L’un prête un local pour en faire une salle de cours, l’autre un bout de terrain pour un potager, les instits à la retraite donnent des cours de français. Journaliste, je partage mon seul atout : mon carnet d’adresses. J’ai mis en relation les jardiniers avec l’association d’insertion Jardins de Cocagne, ceux qui veulent faire du théâtre avec le Centre dramatique national des Ilets à Montluçon, les profs avec la communauté d’agglomération quand nous n’avons plus de salle. Et, surtout, quand j’ai compris qu’il y avait des musiciens dans le groupe, et qu’ils voulaient jouer ensemble, j’ai contacté le festival Cultures du monde de Gannat.

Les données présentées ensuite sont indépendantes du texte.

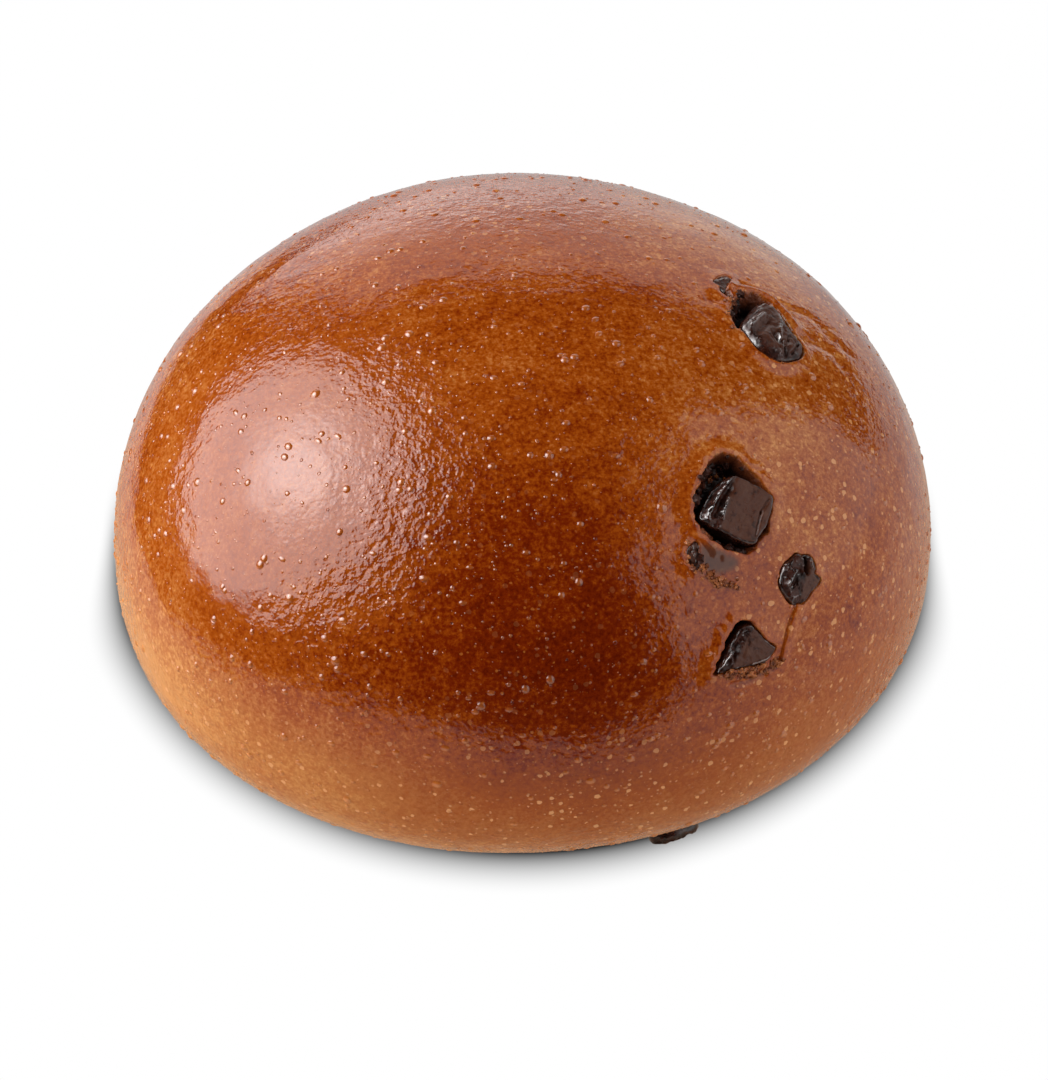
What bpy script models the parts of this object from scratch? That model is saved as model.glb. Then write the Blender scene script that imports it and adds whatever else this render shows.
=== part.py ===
"""A chocolate tea bun: a round, egg-washed bun with pieces of dark chocolate baked into its crust.

The bun stands on its flat underside, with +Z up and its origin in the middle of that flat.
Azimuths are in degrees from +X towards +Y, and latitudes in degrees above the widest ring.
Run with: blender --background --python part.py
"""

import math
from dataclasses import dataclass

import bmesh
import bpy
import numpy as np
from mathutils import Vector, noise

MM = 0.001

# The bun. It is a dome over a tucked-in underside, both superelliptic, cut flat where it stood on the tray.
BUN_RADIUS = 47.5 * MM
DOME_RISE = 38.5 * MM
BELLY_HEIGHT = 19.0 * MM
UNDERSIDE_DROP = 22.8 * MM
DOME_FULLNESS = 2.22
UNDERSIDE_FULLNESS = 2.3

# The bun isn't quite round in plan, and its dome leans a little, as dough proves unevenly.
OVAL_SHARE = 0.0225
OVAL_TURN = math.radians(3.4)
THREE_LOBE_SHARE = 0.008
THREE_LOBE_TURN = math.radians(-19.3)
LEAN_X = 0.010
LEAN_Y = -0.011
SWELL_HEIGHT = 0.25 * MM
SWELL_PITCH = 24 * MM

# Triangle sizes: a sphere of even triangles, then finer round each piece of chocolate.
SPHERE_SUBDIVISIONS = 5
FINE_EDGE = 1.3 * MM
FINE_MARGIN = 6.5 * MM
REFINING_ROUNDS = 2
SNAP_TO_TRAY = 0.12 * MM

# The crust rolls up in a low lip round each piece. Each sits in its own seat, with a hairline all round.
LIP_HEIGHT = 0.30 * MM
LIP_WIDTH = 1.4 * MM
SEAT_GAP = 0.35 * MM
OPEN_ABOVE = 3.5 * MM


@dataclass(frozen=True)
class Chocolate:
    """A piece of chocolate. outline is its edge in mm, seen along the crust's normal, x east and y north.

    top is how far its face stands over the crust in mm, and slope is how much that face rises per mm
    of x and of y. bevel is how far its rounded edge runs in, and depth how far it reaches into the bun.
    """

    name: str
    azimuth: float
    latitude: float
    outline: tuple
    top: float = 0.3
    slope: tuple = (0.0, 0.0)
    bevel: float = 0.6
    depth: float = 3.6


@dataclass(frozen=True)
class Opening:
    """A gap that the crust left as it drew back from a piece of chocolate, or tore. outline and depth are in mm."""

    azimuth: float
    latitude: float
    outline: tuple
    depth: float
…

Ce concert, en juillet 2016, organisé sur les chapeaux de roue, est le début de l’incroyable aventure des Soudan Célestins Music.
Une partie du groupe des Soudan Célestins Music, à la Source des Célestins, à Vichy, le 29 juin 2017. | SANDRA MEHL POUR LE MONDE
Désormais, il me revient de caler les concerts du groupe dont les membres, généreux et enthousiastes, veulent partager leur culture et leur joie de vivre avec d’autres réfugiés et d’autres bénévoles, aux quatre coins d’Auvergne et au-delà. Quelle aventure !

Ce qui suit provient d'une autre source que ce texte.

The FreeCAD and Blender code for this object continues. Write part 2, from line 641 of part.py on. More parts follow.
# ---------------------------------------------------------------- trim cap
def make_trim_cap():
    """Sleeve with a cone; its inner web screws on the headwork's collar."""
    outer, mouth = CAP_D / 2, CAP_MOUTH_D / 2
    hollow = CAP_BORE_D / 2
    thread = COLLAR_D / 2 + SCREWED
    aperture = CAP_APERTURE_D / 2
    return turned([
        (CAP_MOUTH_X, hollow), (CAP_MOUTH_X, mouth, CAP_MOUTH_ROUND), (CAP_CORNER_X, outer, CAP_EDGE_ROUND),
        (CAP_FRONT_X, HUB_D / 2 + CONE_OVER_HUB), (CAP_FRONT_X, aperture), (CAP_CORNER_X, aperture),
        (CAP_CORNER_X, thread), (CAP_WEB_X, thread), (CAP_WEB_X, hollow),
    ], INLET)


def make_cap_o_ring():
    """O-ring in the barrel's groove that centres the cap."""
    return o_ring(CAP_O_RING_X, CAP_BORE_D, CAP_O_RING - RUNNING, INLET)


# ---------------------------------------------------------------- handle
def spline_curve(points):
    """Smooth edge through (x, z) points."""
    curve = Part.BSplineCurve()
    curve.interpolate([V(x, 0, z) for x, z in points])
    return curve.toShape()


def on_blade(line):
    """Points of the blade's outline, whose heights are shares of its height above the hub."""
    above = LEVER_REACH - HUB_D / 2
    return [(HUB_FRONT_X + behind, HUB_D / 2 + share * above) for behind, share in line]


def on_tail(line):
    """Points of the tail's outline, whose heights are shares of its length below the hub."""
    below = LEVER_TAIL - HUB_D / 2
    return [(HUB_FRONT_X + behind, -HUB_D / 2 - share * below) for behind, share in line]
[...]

Je sais, par mon parcours, ce que c’est que de passer une première année dans un pays étranger. Je comprends pourquoi ce 14-Juillet les Soudan Célestins Music veulent dire « Choukran Vichy » à la ville qui sera, à jamais, la première du reste de leur vie. Si les réfugiés peuvent, en plus, apporter leur contribution pour que le nom de notre ville soit synonyme des plus belles valeurs de la France, Vichy pourra, elle aussi, leur dire merci.
Pablo Aiquel est journaliste indépendant. Il travaille pour La Gazette des communes comme correspondant Auvergne et ruralités. Il est aussi membre de l’association Réseau Vichy solidaire.